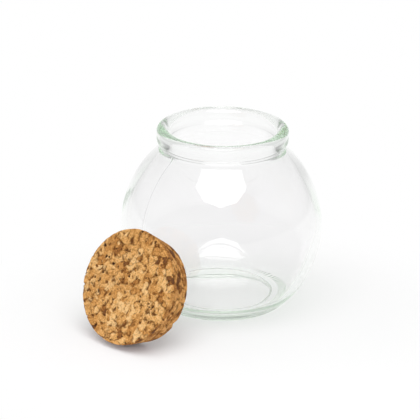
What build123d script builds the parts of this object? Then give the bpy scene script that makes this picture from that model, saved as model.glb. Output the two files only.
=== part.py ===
from build123d import *
import math
import os

os.makedirs("parts", exist_ok=True)

# Millimetres, +Z up. The origin is on the jar's axis, at the surface that the jar stands on.
# The front is -Y. The cork is off the jar and leans on its front left.

# Jar: a ball that is slightly taller than it is wide, under a short neck with a thick bead
jar_height = 77.6
body_diameter = 85.0
foot_diameter = 52.0
wall = 2.4

# Mouth of the jar, from the bore outwards and from the rim downwards
bore_diameter = 44.6
lip_round = 3.0
bead_thickness = 5.4
bead_height = 7.0
bead_overhang = 1.3
bead_round = 2.0
bead_lower_round = 2.9
neck_length = 2.6
neck_round = 2.4
inner_neck_round = 6.0

# Base of the jar: a bearing ring round a raised, domed bottom
heel_round = 3.2
ring_width = 4.8
recess_depth = 1.2
recess_round = 0.5
push_up = 3.4
floor_height = 4.6
floor_crown = 2.6
floor_round = 8.0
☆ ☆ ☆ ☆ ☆
■ **Stated task**
Would you reproduce the material above in full, exactly as given?

■ **Final answer**
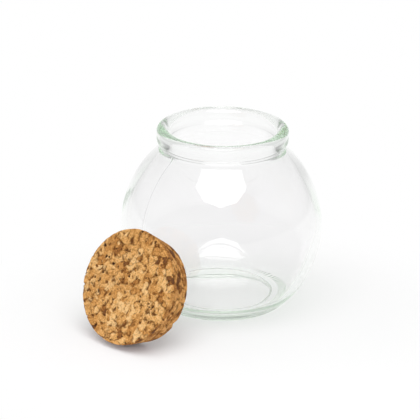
What build123d script builds the parts of this object? Then give the bpy scene script that makes this picture from that model, saved as model.glb. Output the two files only.
=== part.py ===
from build123d import *
import math
import os

os.makedirs("parts", exist_ok=True)

# Millimetres, +Z up. The origin is on the jar's axis, at the surface that the jar stands on.
# The front is -Y. The cork is off the jar and leans on its front left.

# Jar: a ball that is slightly taller than it is wide, under a short neck with a thick bead
jar_height = 77.6
body_diameter = 85.0
foot_diameter = 52.0
wall = 2.4

# Mouth of the jar, from the bore outwards and from the rim downwards
bore_diameter = 44.6
lip_round = 3.0
bead_thickness = 5.4
bead_height = 7.0
bead_overhang = 1.3
bead_round = 2.0
bead_lower_round = 2.9
neck_length = 2.6
neck_round = 2.4
inner_neck_round = 6.0

# Base of the jar: a bearing ring round a raised, domed bottom
heel_round = 3.2
ring_width = 4.8
recess_depth = 1.2
recess_round = 0.5
push_up = 3.4
floor_height = 4.6
floor_crown = 2.6
floor_round = 8.0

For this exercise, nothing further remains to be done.